2.) The season set up a third season nicely. The college episode was one of the season's highlights, and it gave me hope that VM could be even BETTER in college (especially with Mac as a series regular).

1.) That finale. I mean. . .I had guessed who the killer was and all, but still. . .HOLY CRAP!

And, since all good things come with bad, two things that the show did that made it falter ever-so-slightly.

1.) Not enough Veronica and Logan. I don't mean that the show needed them together as a couple to work. I mean that the show is most on fire when Dohring and Bell are at the center of the screen. These two have some of the best chemistry in many a year, and Thomas and company would go episodes allowing the two only a scene or two. The end of the finale, though, seems to ensure this won't be the case next year.

2.) The show didn't work hard enough to humanize the bus crash victims. "I Am God," the episode where we met all of them, was a season highlight, but it came too late to make an impact in how the crime EMOTIONALLY impacted Veronica.
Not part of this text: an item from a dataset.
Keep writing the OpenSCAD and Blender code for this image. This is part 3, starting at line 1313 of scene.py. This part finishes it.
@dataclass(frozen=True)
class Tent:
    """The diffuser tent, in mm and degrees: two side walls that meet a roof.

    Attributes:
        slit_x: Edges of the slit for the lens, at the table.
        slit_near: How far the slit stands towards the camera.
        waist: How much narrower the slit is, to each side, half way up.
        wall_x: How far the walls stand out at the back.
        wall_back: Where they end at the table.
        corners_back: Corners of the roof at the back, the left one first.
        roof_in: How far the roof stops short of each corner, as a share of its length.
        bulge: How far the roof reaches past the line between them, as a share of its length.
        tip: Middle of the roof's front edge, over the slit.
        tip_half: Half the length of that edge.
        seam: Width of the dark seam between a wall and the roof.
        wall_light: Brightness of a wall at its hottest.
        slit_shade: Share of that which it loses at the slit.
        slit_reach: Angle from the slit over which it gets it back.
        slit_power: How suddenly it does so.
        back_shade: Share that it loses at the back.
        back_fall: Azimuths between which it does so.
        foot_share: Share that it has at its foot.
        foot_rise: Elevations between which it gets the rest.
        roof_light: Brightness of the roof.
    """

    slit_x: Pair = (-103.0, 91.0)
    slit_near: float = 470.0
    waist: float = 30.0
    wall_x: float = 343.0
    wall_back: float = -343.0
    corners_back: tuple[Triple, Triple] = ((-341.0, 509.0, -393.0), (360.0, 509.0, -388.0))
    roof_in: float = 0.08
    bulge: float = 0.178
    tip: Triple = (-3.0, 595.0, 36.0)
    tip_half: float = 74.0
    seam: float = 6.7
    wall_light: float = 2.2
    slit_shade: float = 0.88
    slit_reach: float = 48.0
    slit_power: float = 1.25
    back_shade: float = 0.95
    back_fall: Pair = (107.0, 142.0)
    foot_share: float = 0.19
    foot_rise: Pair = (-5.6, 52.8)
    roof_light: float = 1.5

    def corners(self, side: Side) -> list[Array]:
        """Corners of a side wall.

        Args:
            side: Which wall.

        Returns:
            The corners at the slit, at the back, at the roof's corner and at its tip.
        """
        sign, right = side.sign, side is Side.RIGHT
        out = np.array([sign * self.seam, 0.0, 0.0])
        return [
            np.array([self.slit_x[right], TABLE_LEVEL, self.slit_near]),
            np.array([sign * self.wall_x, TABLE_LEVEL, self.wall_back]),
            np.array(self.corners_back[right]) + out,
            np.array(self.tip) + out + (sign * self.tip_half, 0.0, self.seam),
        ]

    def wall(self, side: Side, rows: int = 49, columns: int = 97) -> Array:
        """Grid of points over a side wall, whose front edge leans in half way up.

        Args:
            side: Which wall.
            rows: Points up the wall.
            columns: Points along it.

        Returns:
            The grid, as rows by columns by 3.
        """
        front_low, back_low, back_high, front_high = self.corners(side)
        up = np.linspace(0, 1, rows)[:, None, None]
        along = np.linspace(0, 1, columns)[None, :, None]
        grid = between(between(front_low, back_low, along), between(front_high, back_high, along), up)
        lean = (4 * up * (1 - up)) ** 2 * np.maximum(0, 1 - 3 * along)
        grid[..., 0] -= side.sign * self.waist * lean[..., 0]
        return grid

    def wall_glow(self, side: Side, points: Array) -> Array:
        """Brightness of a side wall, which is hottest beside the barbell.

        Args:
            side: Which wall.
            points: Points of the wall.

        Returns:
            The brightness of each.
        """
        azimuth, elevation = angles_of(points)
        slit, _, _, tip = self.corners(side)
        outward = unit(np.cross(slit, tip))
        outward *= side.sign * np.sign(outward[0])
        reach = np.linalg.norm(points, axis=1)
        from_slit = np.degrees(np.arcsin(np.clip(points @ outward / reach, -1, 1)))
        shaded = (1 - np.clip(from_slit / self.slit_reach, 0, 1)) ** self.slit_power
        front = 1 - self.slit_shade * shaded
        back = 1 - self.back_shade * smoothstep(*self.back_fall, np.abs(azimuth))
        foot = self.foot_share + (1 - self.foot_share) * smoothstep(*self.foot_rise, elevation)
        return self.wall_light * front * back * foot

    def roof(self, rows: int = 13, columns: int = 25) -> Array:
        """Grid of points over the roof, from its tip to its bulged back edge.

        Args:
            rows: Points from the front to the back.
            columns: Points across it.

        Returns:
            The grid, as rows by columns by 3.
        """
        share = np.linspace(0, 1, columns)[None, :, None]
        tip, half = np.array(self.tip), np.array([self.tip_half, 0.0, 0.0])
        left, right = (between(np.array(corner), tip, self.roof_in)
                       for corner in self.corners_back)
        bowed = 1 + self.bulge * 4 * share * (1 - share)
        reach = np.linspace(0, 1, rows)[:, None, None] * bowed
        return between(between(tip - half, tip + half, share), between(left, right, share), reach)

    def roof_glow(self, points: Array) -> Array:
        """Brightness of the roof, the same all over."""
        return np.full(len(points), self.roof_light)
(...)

If, say, (and I hate to suggest this) Mac had been on the bus, it would have played out MUCH more emotionally. The great thing about Lilly Kane was that she was Veronica's best friend. When she died, it gave Veronica purpose. But the purpose from the bus crash wasn't immediately clear.

I want to see how Lost and Sopranos wrap up their seasons, but for now, this is a strong number one show for the 2005-06 television season.

I hope I see you next season, Miss Mars.


David Sims said...

I agree with your criticism about not humanizing the bus crashes quickly enough. Lily was much more of an active character in season one. I also agree that the Wallace/Rashard storyline was poor and the Fitzpatricks were annoyingly vague villains.
BUT I also agree that VM season 2 was an improvement on season 1. I basically agree with everything you said, tbh.

Lee said...

"CW?" "Done deal."

Damn, I hope so. This show needs another season; a really, really wonderful piece of world-building.